Why Do You Hide Your Face?

Friday is for Heart Songs

Matilda Schreiner Woods in Wisconsin

Spoiler alert: Poetry at the end.
Bear with me. I am still trying to get my life back on track after the loss of my mom.   This blog is a repost from when I was just poking around and trying to learn how to format in WordPress. I had no audience for the blog at that time. Eight months later, God has graciously brought almost 15,000 visits (now closing in on half a million visitors, by the grace of God) from some amazing people that have taught me much.

Psalm 44:1-26 (an outline)

  1. This is what You have done for us in the past.   (1-3)       A
  2. This is how we are trusting You now.                       (4-8)            B
  3. Where are You God?                                                            (9-16)           C
  4. We continue to trust You now.                                    (17-22)       B
  5. This is our cry for redemption as in the past.    (23-26)    A


“The whole Psalm continues my soul’s quandary.  Why are You silent, absent, seemingly uninvolved in our lives?  Why oh God, does it seem that faithful, obedient, God-honoring people seem to be abandoned by You?  In fear and trembling I ask–-but I am led to ask it by this psalm.

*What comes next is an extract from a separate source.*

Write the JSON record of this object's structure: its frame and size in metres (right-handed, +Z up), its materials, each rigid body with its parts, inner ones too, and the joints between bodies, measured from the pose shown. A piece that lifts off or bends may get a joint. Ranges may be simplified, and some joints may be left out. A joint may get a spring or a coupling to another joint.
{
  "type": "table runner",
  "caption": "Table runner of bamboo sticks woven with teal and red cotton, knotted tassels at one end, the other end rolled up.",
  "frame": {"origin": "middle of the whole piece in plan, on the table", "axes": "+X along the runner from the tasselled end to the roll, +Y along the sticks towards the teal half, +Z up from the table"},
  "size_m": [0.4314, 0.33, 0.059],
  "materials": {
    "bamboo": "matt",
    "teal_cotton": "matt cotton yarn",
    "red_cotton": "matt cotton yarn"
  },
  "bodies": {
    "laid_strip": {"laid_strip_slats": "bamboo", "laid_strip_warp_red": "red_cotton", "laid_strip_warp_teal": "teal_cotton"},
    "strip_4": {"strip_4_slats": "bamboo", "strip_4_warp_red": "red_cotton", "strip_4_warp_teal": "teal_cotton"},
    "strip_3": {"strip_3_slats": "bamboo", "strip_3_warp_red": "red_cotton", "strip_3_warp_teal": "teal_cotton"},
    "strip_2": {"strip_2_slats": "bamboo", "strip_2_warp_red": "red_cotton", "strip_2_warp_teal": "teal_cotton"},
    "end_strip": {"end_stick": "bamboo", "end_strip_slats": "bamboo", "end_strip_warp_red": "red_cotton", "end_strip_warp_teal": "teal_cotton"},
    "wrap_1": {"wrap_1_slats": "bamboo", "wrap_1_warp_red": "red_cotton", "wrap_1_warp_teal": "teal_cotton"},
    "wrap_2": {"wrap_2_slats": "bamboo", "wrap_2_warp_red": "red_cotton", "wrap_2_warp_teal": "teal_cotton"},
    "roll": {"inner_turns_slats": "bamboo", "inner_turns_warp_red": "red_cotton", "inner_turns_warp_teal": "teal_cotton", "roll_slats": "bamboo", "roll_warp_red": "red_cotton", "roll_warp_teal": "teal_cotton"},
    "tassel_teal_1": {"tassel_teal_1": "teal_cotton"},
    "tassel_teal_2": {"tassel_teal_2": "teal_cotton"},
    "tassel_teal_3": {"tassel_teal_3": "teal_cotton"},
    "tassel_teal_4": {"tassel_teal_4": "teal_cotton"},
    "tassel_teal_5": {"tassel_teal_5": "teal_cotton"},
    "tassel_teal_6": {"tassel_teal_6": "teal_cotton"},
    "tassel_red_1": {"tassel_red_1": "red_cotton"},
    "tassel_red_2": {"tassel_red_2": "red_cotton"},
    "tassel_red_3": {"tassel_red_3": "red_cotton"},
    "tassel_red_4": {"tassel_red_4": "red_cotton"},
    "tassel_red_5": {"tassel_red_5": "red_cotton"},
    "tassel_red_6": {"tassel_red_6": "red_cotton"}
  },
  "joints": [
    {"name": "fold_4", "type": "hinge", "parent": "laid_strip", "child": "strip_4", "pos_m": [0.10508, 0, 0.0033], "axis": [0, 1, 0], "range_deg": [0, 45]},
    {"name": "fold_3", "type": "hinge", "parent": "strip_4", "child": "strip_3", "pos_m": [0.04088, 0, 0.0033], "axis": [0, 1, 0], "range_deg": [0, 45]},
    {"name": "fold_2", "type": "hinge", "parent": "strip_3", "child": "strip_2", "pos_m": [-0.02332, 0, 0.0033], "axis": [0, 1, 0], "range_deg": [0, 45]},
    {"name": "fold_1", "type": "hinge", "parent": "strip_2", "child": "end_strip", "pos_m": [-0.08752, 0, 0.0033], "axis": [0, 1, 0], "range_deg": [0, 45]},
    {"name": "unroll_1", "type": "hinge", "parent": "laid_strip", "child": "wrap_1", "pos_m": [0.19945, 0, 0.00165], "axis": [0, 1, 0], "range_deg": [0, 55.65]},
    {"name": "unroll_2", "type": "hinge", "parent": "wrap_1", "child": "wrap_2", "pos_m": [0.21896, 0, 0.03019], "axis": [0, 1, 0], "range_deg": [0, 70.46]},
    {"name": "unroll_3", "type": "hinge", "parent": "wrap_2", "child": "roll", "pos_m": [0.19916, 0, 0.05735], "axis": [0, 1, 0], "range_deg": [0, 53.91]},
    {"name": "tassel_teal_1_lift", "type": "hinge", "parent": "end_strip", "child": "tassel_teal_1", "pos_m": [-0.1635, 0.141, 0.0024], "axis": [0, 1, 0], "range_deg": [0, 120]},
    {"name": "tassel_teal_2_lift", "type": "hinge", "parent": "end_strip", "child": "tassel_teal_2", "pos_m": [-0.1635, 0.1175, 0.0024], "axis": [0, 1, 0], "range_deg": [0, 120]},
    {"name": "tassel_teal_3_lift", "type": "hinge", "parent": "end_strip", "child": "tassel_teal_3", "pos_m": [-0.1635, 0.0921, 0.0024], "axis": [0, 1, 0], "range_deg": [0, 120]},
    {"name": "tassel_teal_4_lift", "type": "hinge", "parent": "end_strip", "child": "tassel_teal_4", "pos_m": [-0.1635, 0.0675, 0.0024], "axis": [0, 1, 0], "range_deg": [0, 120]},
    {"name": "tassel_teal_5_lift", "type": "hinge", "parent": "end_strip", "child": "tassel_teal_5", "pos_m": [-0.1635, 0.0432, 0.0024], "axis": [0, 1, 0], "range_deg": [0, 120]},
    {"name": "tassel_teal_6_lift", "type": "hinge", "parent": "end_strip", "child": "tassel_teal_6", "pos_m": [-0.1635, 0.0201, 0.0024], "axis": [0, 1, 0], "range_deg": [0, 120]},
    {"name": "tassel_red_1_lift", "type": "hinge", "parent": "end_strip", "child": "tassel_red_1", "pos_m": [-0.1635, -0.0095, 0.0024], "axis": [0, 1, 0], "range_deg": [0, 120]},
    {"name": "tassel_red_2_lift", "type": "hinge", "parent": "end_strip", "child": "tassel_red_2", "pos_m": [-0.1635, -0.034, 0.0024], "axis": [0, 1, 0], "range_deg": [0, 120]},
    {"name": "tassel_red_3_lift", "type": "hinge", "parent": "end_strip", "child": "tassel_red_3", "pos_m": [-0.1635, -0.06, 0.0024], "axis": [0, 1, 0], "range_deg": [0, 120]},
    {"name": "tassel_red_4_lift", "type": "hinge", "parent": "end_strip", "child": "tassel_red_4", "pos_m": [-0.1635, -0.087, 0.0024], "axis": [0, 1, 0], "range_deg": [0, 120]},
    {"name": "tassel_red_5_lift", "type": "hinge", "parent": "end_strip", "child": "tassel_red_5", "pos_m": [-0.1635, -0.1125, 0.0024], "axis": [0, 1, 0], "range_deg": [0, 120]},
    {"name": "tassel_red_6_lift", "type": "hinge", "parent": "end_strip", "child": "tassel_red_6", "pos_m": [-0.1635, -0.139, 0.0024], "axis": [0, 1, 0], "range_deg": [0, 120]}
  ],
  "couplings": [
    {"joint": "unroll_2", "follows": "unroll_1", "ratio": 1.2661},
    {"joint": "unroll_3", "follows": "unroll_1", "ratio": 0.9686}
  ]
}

The heart of the psalm is in its longest section (9-16) where the sons of Korah pour out what the nation is experiencing.  They thought You had:

    • rejected them (9)
    • disgraced them
    • not led their armies (10)
    • defeated them in battle
    • caused their dead to be humiliated and defiled
    • treated them as sheep led to slaughter (11)
    • scattered them to the nations
    • sold them for no value (12)
    • made them a scorn to their neighbors (13)
    • made them into a forgotten inconsequence (14)
    • made them a laugh track for their enemies jokes
    • made them a disgrace that can’t be shed (15)”

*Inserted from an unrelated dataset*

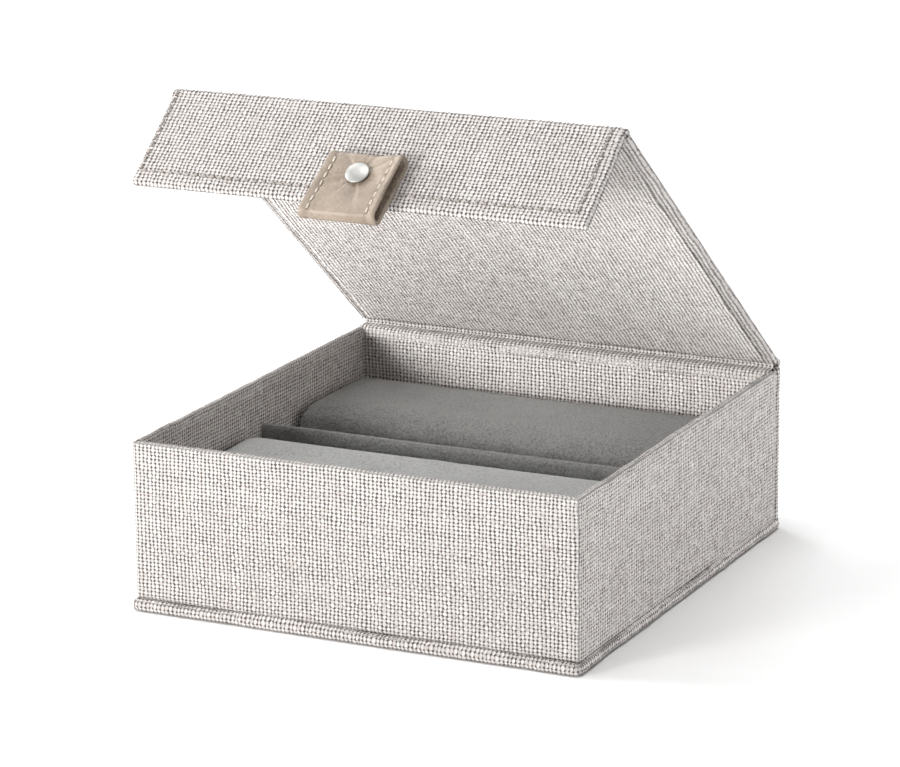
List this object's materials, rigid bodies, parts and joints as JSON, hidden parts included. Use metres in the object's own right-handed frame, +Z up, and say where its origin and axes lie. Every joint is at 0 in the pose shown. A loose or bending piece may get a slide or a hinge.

“Lord, this doesn’t look like the blessing of God!  Where are You and what are You doing? It encourages me that others have struggled with these same kind of questions (and even that You allow––even inspired such questions and searchings), but it doesn’t answer the question.  Where are You in these situations where Your people are asking questions and feeling abandoned?  Where are You when my heart languishes in a desert?”

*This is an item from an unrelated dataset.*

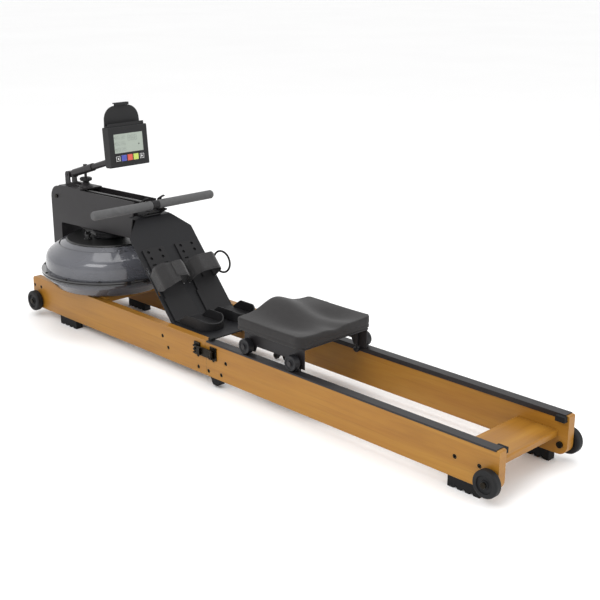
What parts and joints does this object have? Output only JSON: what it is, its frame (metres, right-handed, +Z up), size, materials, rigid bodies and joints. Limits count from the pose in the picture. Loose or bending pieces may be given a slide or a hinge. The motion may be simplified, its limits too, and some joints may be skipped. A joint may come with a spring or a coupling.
{
  "type": "rowing machine",
  "caption": "Folding rowing machine on timber rails with a water tank, pull handle, sliding seat, footboard and tilting monitor",
  "frame": {"origin": "on the floor under the middle of the machine's overall length and width, rails unfolded", "axes": "+X along the rails from the water tank towards the seat end, +Y to the rower's right hand, +Z up"},
  "size_m": [2.147, 0.496, 0.7994],
  "materials": {
    "timber": "satin varnish",
    "black_paint": "fine satin powder coat",
    "black_sheet": "satin powder coat",
    "black_plastic": "fine texture",
    "case_plastic": "satin",
    "rubber": "matt",
    "black_bolt": "black oxide",
    "steel": "brushed",
    "tank_clear": "smoked clear polycarbonate, gloss",
    "tank_black": "satin",
    "impeller_plastic": "moulded",
    "grip_foam": "matt foam",
    "webbing": "woven nylon",
    "seat_foam": "moulded foam skin, matt",
    "wheel_rubber": "matt",
    "roller_plastic": "satin",
    "lcd": "anti-glare",
    "blue_key": "satin",
    "red_key": "satin",
    "green_key": "satin",
    "black_key": "satin"
  },
  "bodies": {
    "front_frame": {"left_front_rail": "timber", "right_front_rail": "timber", "front_crossbars": "timber", "front_feet": "rubber", "front_bolts": "black_bolt", "front_hinge_leaves": "black_paint", "tower_frame": "black_paint", "handle_rest": "black_plastic", "tank_lower_shell": "tank_clear", "tank_upper_shell": "tank_clear", "tank_seal": "rubber", "tank_cap": "tank_black", "footboard": "black_sheet", "left_foot_strap": "webbing", "right_foot_strap": "webbing", "arm_bracket": "black_paint", "latch_catches": "black_bolt", "pull_strap": "webbing"},
    "tank_plug": {"tank_plug": "tank_black"},
    "rotor": {"impeller": "impeller_plastic", "strap_drum": "black_plastic"},
    "rear_strap_roller": {"rear_strap_roller": "black_plastic"},
    "front_pulley": {"front_pulley": "black_plastic"},
    "left_heel_plate": {"left_heel_plate": "black_plastic"},
    "right_heel_plate": {"right_heel_plate": "black_plastic"},
    "rear_frame": {"left_rear_rail": "timber", "right_rear_rail": "timber", "seat_tracks": "black_paint", "rear_crossbar": "timber", "rear_feet": "rubber", "rear_bolts": "black_bolt", "rear_hinge_leaves": "black_paint", "end_stops": "rubber", "latch_bases": "black_bolt"},
    "left_latch_bar": {"left_latch_bar": "black_bolt"},
    "right_latch_bar": {"right_latch_bar": "black_bolt"},
    "seat": {"seat_pad": "seat_foam", "seat_frame": "black_paint"},
    "front_rollers": {"front_rollers": "roller_plastic"},
    "rear_rollers": {"rear_rollers": "roller_plastic"},
    "left_guide_roller": {"left_guide_roller": "roller_plastic"},
    "right_guide_roller": {"right_guide_roller": "roller_plastic"},
    "front_left_wheel": {"front_left_wheel": "wheel_rubber"},
    "front_right_wheel": {"front_right_wheel": "wheel_rubber"},
    "rear_left_wheel": {"rear_left_wheel": "wheel_rubber"},
    "rear_right_wheel": {"rear_right_wheel": "wheel_rubber"},
    "handle": {"handle_bar": "steel", "handle_grips": "grip_foam", "handle_clamp": "black_plastic"},
    "arm": {"arm_tube": "black_paint"},
    "arm_knob": {"arm_knob": "black_plastic"},
    "console": {"console_case": "case_plastic", "lcd_window": "lcd", "phone_holder": "case_plastic"},
    "left_arrow_button": {"left_arrow_button": "black_key"},
    "blue_button": {"blue_button": "blue_key"},
    "red_button": {"red_button": "red_key"},
    "green_button": {"green_button": "green_key"},
    "right_arrow_button": {"right_arrow_button": "black_key"},
    "phone_clip": {"phone_clip": "case_plastic"}
  },
  "joints": [
    {"name": "fold_hinge", "type": "hinge", "parent": "front_frame", "child": "rear_frame", "pos_m": [-0.0415, 0, 0.018], "axis": [0, 1, 0], "range_deg": [0, 150]},
    {"name": "left_latch", "type": "hinge", "parent": "rear_frame", "child": "left_latch_bar", "pos_m": [-0.0065, -0.1725, 0.1095], "axis": [0, 0, 1], "range_deg": [0, 110]},
    {"name": "right_latch", "type": "hinge", "parent": "rear_frame", "child": "right_latch_bar", "pos_m": [-0.0065, 0.1725, 0.1095], "axis": [0, 0, -1], "range_deg": [0, 110]},
    {"name": "seat_slide", "type": "slide", "parent": "rear_frame", "child": "seat", "axis": [1, 0, 0], "range_m": [-0.13, 0.69]},
    {"name": "front_roller_spin", "type": "hinge", "parent": "seat", "child": "front_rollers", "pos_m": [0.1315, 0, 0.1683], "axis": [0, 1, 0], "continuous": true},
    {"name": "rear_roller_spin", "type": "hinge", "parent": "seat", "child": "rear_rollers", "pos_m": [0.3285, 0, 0.1683], "axis": [0, 1, 0], "continuous": true},
    {"name": "left_guide_spin", "type": "hinge", "parent": "seat", "child": "left_guide_roller", "pos_m": [0.3235, -0.1238, 0.1395], "axis": [0, 0, 1], "continuous": true},
    {"name": "right_guide_spin", "type": "hinge", "parent": "seat", "child": "right_guide_roller", "pos_m": [0.3235, 0.1238, 0.1395], "axis": [0, 0, 1], "continuous": true},
    {"name": "front_left_wheel_spin", "type": "hinge", "parent": "front_frame", "child": "front_left_wheel", "pos_m": [-1.01, -0.1797, 0.058], "axis": [0, 1, 0], "continuous": true},
    {"name": "front_right_wheel_spin", "type": "hinge", "parent": "front_frame", "child": "front_right_wheel", "pos_m": [-1.01, 0.1797, 0.058], "axis": [0, 1, 0], "continuous": true},
    {"name": "rear_left_wheel_spin", "type": "hinge", "parent": "rear_frame", "child": "rear_left_wheel", "pos_m": [1.0365, -0.1797, 0.058], "axis": [0, 1, 0], "continuous": true},
    {"name": "rear_right_wheel_spin", "type": "hinge", "parent": "rear_frame", "child": "rear_right_wheel", "pos_m": [1.0365, 0.1797, 0.058], "axis": [0, 1, 0], "continuous": true},
    {"name": "handle_pull", "type": "slide", "parent": "front_frame", "child": "handle", "axis": [1, 0, 0], "range_m": [0, 1.15]},
    {"name": "rear_strap_roller_spin", "type": "hinge", "parent": "front_frame", "child": "rear_strap_roller", "pos_m": [-0.5715, 0, 0.4589], "axis": [0, 1, 0], "continuous": true},
    {"name": "front_pulley_spin", "type": "hinge", "parent": "front_frame", "child": "front_pulley", "pos_m": [-1.0305, 0, 0.42706], "axis": [0, 1, 0], "continuous": true},
    {"name": "rotor_spin", "type": "hinge", "parent": "front_frame", "child": "rotor", "pos_m": [-0.7685, 0, 0.24], "axis": [0, 0, 1], "continuous": true},
    {"name": "plug_lift", "type": "slide", "parent": "front_frame", "child": "tank_plug", "axis": [0, 0, 1], "range_m": [0, 0.03]},
    {"name": "left_heel_slide", "type": "slide", "parent": "front_frame", "child": "left_heel_plate", "axis": [-0.6561, 0, 0.7547], "range_m": [0, 0.048]},
    {"name": "right_heel_slide", "type": "slide", "parent": "front_frame", "child": "right_heel_plate", "axis": [-0.6561, 0, 0.7547], "range_m": [0, 0.048]},
    {"name": "arm_lift", "type": "hinge", "parent": "front_frame", "child": "arm", "pos_m": [-1.0015, 0, 0.506], "axis": [0, -1, 0], "range_deg": [0, 70]},
    {"name": "arm_knob_turn", "type": "hinge", "parent": "arm", "child": "arm_knob", "pos_m": [-0.9035, 0, 0.508], "axis": [0, 0, 1], "continuous": true},
    {"name": "console_tilt", "type": "hinge", "parent": "arm", "child": "console", "pos_m": [-0.67384, 0, 0.60743], "axis": [0, 1, 0], "range_deg": [-25, 25]},
    {"name": "left_arrow_press", "type": "slide", "parent": "console", "child": "left_arrow_button", "axis": [-0.9969, 0, -0.0785], "range_m": [0, 0.001], "stiffness_N_per_m": 300},
    {"name": "blue_press", "type": "slide", "parent": "console", "child": "blue_button", "axis": [-0.9969, 0, -0.0785], "range_m": [0, 0.001], "stiffness_N_per_m": 300},
    {"name": "red_press", "type": "slide", "parent": "console", "child": "red_button", "axis": [-0.9969, 0, -0.0785], "range_m": [0, 0.001], "stiffness_N_per_m": 300},
    {"name": "green_press", "type": "slide", "parent": "console", "child": "green_button", "axis": [-0.9969, 0, -0.0785], "range_m": [0, 0.001], "stiffness_N_per_m": 300},
    {"name": "right_arrow_press", "type": "slide", "parent": "console", "child": "right_arrow_button", "axis": [-0.9969, 0, -0.0785], "range_m": [0, 0.001], "stiffness_N_per_m": 300},
    {"name": "clip_lift", "type": "slide", "parent": "console", "child": "phone_clip", "axis": [-0.0785, 0, 0.9969], "range_m": [0, 0.03], "stiffness_N_per_m": 40}
  ],
  "couplings": [
    {"joint": "front_roller_spin", "follows": "seat_slide", "rad_per_m": 43.478},
    {"joint": "rear_roller_spin", "follows": "seat_slide", "rad_per_m": 43.478},
    {"joint": "left_guide_spin", "follows": "seat_slide", "rad_per_m": -100},
    {"joint": "right_guide_spin", "follows": "seat_slide", "rad_per_m": 100},
    {"joint": "rear_strap_roller_spin", "follows": "handle_pull", "rad_per_m": 83.333},
    {"joint": "front_pulley_spin", "follows": "handle_pull", "rad_per_m": 37.037},
    {"joint": "rotor_spin", "follows": "handle_pull", "rad_per_m": -19.38}
  ]
}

Why Do You Hide Your Face?

Why? How long?
Two questions.
Three interrogative words.
Empty letters.
Symbols without substance.
Why? How long?
You never answer.
Questions asked.
Logic defied.
History remembered and rehearsed.
Hands cleansed.
Pleadings spoken.
Silence. Only silence.
An abyss of silence.
Why do you hide your face?
why do you forget our affliction and oppression?
For our soul is bowed down to the dust;
our belly clings to the ground.

Rise up; come to our help!

Redeem us for the sake of your steadfast love!
You play hide and seek,
and forget the pain of our moments.
Have You lost sight of our dust?                    Selah
Rise oh God.
Rise oh God!
For the sake of Your reputation as a lover,
redeem us.

Go to Psalm 45

3 thoughts on “Why Do You Hide Your Face?

  1. Did you ever notice how long it was from the time God told Noah to build the ark until the rains came? 100 years. How long from when God promised Abram a son until Isaac was born? About 14 years, more or less.

    The only way I’ve found to learn patience is by waiting.

    I can’t tell you why you have to go through the desert to get to the promised land, but that is the way it seems to happen. I know that in my life, I have had to endure much to get to where God wanted me, but it always worked out. One of the great joys in my life is that God, in His mercy, gave me the gift of faith. When I have come to the end of my rope — more times than I want to remember — and I know that I can not fix the situation, I know by faith that God has the situation well in hand. And invariably the outcome has been much better than it would have been if my plans had succeeded.

    God is good. God is love. God gives us what is best from His perspective — if we will take it. Any time we do not enjoy the process, we must remember that the outcome will make the process worthwhile.